> PROBLEM:
Every record below should be printed exactly as given.

DATASET RECORDS start

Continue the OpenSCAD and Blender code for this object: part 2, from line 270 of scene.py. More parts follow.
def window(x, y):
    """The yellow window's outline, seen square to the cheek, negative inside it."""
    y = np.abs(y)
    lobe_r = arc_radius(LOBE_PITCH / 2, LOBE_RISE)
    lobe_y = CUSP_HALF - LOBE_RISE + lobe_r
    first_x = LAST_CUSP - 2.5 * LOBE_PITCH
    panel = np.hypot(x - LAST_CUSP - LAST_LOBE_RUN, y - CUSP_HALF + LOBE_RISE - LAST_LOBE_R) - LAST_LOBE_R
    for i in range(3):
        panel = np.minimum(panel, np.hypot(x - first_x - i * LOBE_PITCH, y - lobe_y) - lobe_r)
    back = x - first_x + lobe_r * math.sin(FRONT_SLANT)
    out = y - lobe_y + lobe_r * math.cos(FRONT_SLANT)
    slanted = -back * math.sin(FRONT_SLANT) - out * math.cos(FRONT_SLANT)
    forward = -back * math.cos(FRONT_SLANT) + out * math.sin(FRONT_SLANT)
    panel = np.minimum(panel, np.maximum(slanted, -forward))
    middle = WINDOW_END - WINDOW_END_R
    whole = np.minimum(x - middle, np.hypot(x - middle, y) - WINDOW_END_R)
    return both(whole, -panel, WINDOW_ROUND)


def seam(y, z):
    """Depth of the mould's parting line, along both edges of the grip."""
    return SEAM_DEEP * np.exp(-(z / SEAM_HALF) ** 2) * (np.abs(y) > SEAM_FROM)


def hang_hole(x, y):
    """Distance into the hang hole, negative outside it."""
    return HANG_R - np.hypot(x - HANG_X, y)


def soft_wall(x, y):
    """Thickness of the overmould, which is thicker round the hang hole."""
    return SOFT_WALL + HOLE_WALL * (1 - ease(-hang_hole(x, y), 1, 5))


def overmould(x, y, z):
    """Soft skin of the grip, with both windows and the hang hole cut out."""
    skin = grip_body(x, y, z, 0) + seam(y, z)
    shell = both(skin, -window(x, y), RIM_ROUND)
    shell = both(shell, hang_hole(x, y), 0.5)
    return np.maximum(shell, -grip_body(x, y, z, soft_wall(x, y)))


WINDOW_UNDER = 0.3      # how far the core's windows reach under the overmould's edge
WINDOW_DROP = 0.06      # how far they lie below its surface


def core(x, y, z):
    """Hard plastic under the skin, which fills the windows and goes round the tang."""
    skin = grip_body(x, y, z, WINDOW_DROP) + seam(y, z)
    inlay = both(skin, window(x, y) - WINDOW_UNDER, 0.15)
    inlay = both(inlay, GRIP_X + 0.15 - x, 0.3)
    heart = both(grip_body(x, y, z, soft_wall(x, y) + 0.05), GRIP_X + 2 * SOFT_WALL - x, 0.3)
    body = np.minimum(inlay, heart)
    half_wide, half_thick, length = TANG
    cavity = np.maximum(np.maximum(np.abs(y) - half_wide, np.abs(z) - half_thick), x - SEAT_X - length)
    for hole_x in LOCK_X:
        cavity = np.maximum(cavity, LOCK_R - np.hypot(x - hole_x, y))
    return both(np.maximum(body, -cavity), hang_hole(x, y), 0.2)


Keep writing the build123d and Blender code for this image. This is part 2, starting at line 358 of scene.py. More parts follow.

DATASET RECORDS end

> CORRECT ANSWER:
Continue the OpenSCAD and Blender code for this object: part 2, from line 270 of scene.py. More parts follow.
def window(x, y):
    """The yellow window's outline, seen square to the cheek, negative inside it."""
    y = np.abs(y)
    lobe_r = arc_radius(LOBE_PITCH / 2, LOBE_RISE)
    lobe_y = CUSP_HALF - LOBE_RISE + lobe_r
    first_x = LAST_CUSP - 2.5 * LOBE_PITCH
    panel = np.hypot(x - LAST_CUSP - LAST_LOBE_RUN, y - CUSP_HALF + LOBE_RISE - LAST_LOBE_R) - LAST_LOBE_R
    for i in range(3):
        panel = np.minimum(panel, np.hypot(x - first_x - i * LOBE_PITCH, y - lobe_y) - lobe_r)
    back = x - first_x + lobe_r * math.sin(FRONT_SLANT)
    out = y - lobe_y + lobe_r * math.cos(FRONT_SLANT)
    slanted = -back * math.sin(FRONT_SLANT) - out * math.cos(FRONT_SLANT)
    forward = -back * math.cos(FRONT_SLANT) + out * math.sin(FRONT_SLANT)
    panel = np.minimum(panel, np.maximum(slanted, -forward))
    middle = WINDOW_END - WINDOW_END_R
    whole = np.minimum(x - middle, np.hypot(x - middle, y) - WINDOW_END_R)
    return both(whole, -panel, WINDOW_ROUND)


def seam(y, z):
    """Depth of the mould's parting line, along both edges of the grip."""
    return SEAM_DEEP * np.exp(-(z / SEAM_HALF) ** 2) * (np.abs(y) > SEAM_FROM)


def hang_hole(x, y):
    """Distance into the hang hole, negative outside it."""
    return HANG_R - np.hypot(x - HANG_X, y)


def soft_wall(x, y):
    """Thickness of the overmould, which is thicker round the hang hole."""
    return SOFT_WALL + HOLE_WALL * (1 - ease(-hang_hole(x, y), 1, 5))


def overmould(x, y, z):
    """Soft skin of the grip, with both windows and the hang hole cut out."""
    skin = grip_body(x, y, z, 0) + seam(y, z)
    shell = both(skin, -window(x, y), RIM_ROUND)
    shell = both(shell, hang_hole(x, y), 0.5)
    return np.maximum(shell, -grip_body(x, y, z, soft_wall(x, y)))


WINDOW_UNDER = 0.3      # how far the core's windows reach under the overmould's edge
WINDOW_DROP = 0.06      # how far they lie below its surface


def core(x, y, z):
    """Hard plastic under the skin, which fills the windows and goes round the tang."""
    skin = grip_body(x, y, z, WINDOW_DROP) + seam(y, z)
    inlay = both(skin, window(x, y) - WINDOW_UNDER, 0.15)
    inlay = both(inlay, GRIP_X + 0.15 - x, 0.3)
    heart = both(grip_body(x, y, z, soft_wall(x, y) + 0.05), GRIP_X + 2 * SOFT_WALL - x, 0.3)
    body = np.minimum(inlay, heart)
    half_wide, half_thick, length = TANG
    cavity = np.maximum(np.maximum(np.abs(y) - half_wide, np.abs(z) - half_thick), x - SEAT_X - length)
    for hole_x in LOCK_X:
        cavity = np.maximum(cavity, LOCK_R - np.hypot(x - hole_x, y))
    return both(np.maximum(body, -cavity), hang_hole(x, y), 0.2)


Keep writing the build123d and Blender code for this image. This is part 2, starting at line 358 of scene.py. More parts follow.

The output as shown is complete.